Step 3: Make Friends with Delayed Gratification (It’s Less Annoying Than It Sounds)

Immediate gratification is like fast food: satisfying in the moment, questionable in the long run.

Wealth-building habits thrive on patience:

  • Investing instead of impulse spending
  • Planning instead of reacting
  • Saying “not now” instead of “why not?”

Think of it this way: every dollar you don’t spend impulsively is an employee you can put to work later. And unlike human employees, money doesn’t ask for vacation days—it just quietly compounds.


Step 4: Normalize Talking About Money (Without Whispering)

For something that affects literally every adult human, money is treated like a taboo dinner topic—somewhere between politics and “remember that embarrassing thing you did in 2009?”

But avoiding conversations about money keeps you stuck.

Start small:

  • Ask how financially savvy friends approach saving or investing
  • Learn how different income streams actually work
  • Admit what you don’t know (this is where growth sneaks in)

Clarity is powerful. Mystery is expensive.


Step 5: Build Systems, Not Willpower

If your financial plan relies entirely on “being better,” you’re setting yourself up for failure around the same time your motivation runs out (usually Tuesday).

Wealthy habits come from systems:

  • Automatic savings
  • Pre-planned investments
  • Spending limits that don’t require daily decision-making

The goal isn’t to become a perfectly disciplined human. The goal is to make good decisions by default.


Step 6: Redefine Wealth (Hint: It’s Not Just a Number)

If your definition of wealth is “a lot of money,” you’ll always feel like you’re chasing a moving target.

A healthier definition might include:

  • Time freedom
  • Low financial stress
  • The ability to handle unexpected expenses without panic
  • Options—lots of them

Money is just the mechanism.
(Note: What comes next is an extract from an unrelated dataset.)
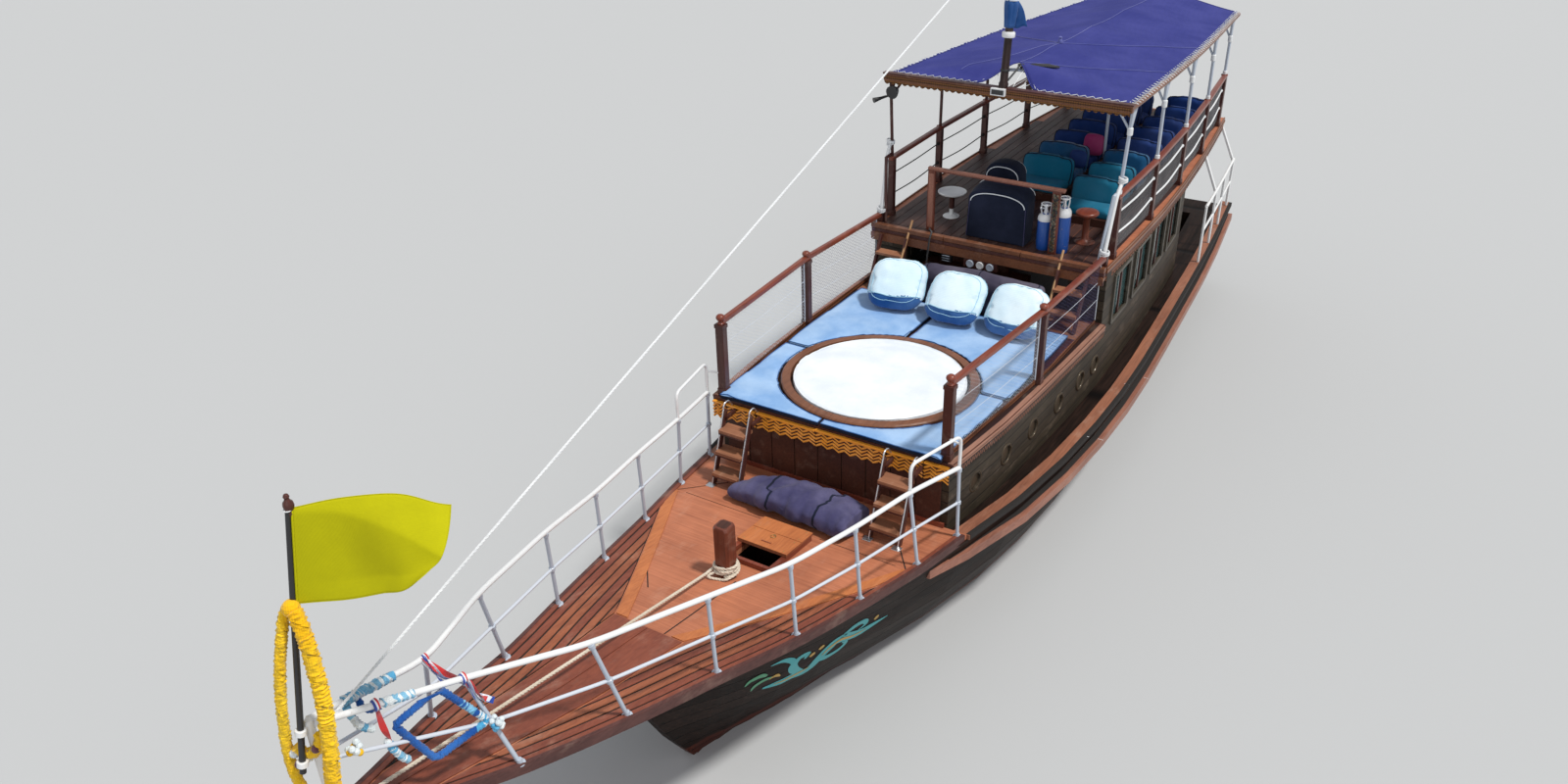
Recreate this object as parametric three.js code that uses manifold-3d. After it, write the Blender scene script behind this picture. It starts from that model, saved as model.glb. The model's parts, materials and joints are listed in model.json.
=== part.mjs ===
// Classic wooden sailboat: decked hull with keel, beak foredeck, low forward cabin with a sun deck,
// saloon under an upper deck, awning on posts, mast on the awning's front beam.
// Millimetres. +X to the bow, +Y to port, +Z up. The origin is on the waterline amidships.
import * as THREE from 'three';
import { mergeVertices } from 'three/addons/utils/BufferGeometryUtils.js';
import Module from 'manifold-3d';

const wasm = await Module();
wasm.setup();

// Driving dimensions

const GAP = 0.3;                 // running gap between pieces that touch
const CABIN_FRONT_X = 2330;      // front wall of the forward cabin
const SALOON_FRONT_X = -1750;    // aft end of the sun deck, front wall of the saloon
const SALOON_AFT_X = -5900;      // aft bulkhead of the saloon
const STEM_HEAD_X = 6330;        // stem under the foredeck
const KEEL_WIDTH = 160;
const KEEL_HALF = 60;            // half-breadth of the hull at its bottom line
const DECK_THICK = 60;           // cap rails and foredeck
const WALL_THICK = 60;           // cabin and saloon walls
const SUN_DECK_THICK = 90;
const UPPER_DECK_TOP = 2980;
const UPPER_DECK_THICK = 90;
const CABIN_FLOOR_Z = 850;
const SUN_DECK_Z = 2350;         // sun deck at its front posts
const SUN_DECK_SLOPE = 0.034;    // rise towards the bow
const SUN_POST_X = 2300;
const UPPER_RAIL_Z = 3830;       // top of the wooden rail of the upper deck
const EAVE_FRONT_Z = 4950;       // awning edge at the front and rear
const EAVE_REAR_Z = 4700;
const AWNING_FRONT_X = -2040;
const AWNING_REAR_X = -8670;
const AWNING_CROWN = 200;
const SHAFT_Z = -780;            // propeller shaft
const PROPELLER_X = -7650;
const RUDDER_X = -8330;          // rudder axis

// Hull stations. t runs from the bottom line (0) to the deck edge (1), yNN is the half-breadth at NN/100.
// x, bottom z, deck edge z, y100, y80, y60, y40, y20, y08
const HULL_ROWS = [
  [-8850, -120, 1420, 1600, 1500, 1370, 1180, 860, 430],
  [-7000, -420, 1340, 1760, 1670, 1540, 1350, 980, 490],
  [-4700, -640, 1290, 1900, 1800, 1680, 1500, 1110, 530],
  [-1750, -740, 1270, 2030, 1930, 1800, 1610, 1200, 570],
  [650, -740, 1340, 1940, 1830, 1700, 1500, 1070, 490],
  [2330, -690, 1440, 1680, 1560, 1420, 1180, 760, 320],
  [3600, -560, 1560, 1390, 1230, 1050, 820, 500, 210],
  [4500, -330, 1680, 1130, 940, 760, 580, 340, 150],
  [5200, 0, 1800, 800, 630, 470, 320, 180, 100],
  [5800, 1035, 1920, 420, 330, 250, 180, 110, 80],
  [6330, 1948, 2010, 110, 100, 95, 90, 80, 70],
];
const HULL_FRACTIONS = [1, 0.8, 0.6, 0.4, 0.2, 0.08];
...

Wealth is the experience.


Final Thought: Your Mindset Is the First Investment

You can learn strategies, download apps, and color-code spreadsheets all day—but if your underlying beliefs about money are stuck in scarcity mode, you’ll keep sabotaging your own progress.

A wealth mindset makeover isn’t about becoming obsessed with money. It’s about removing the mental friction that keeps you from using it well.

So the next time you check your bank account, don’t panic.

Just remember: it’s not judging you.
It’s reflecting you.

And the good news? You’re fully in charge of the rewrite.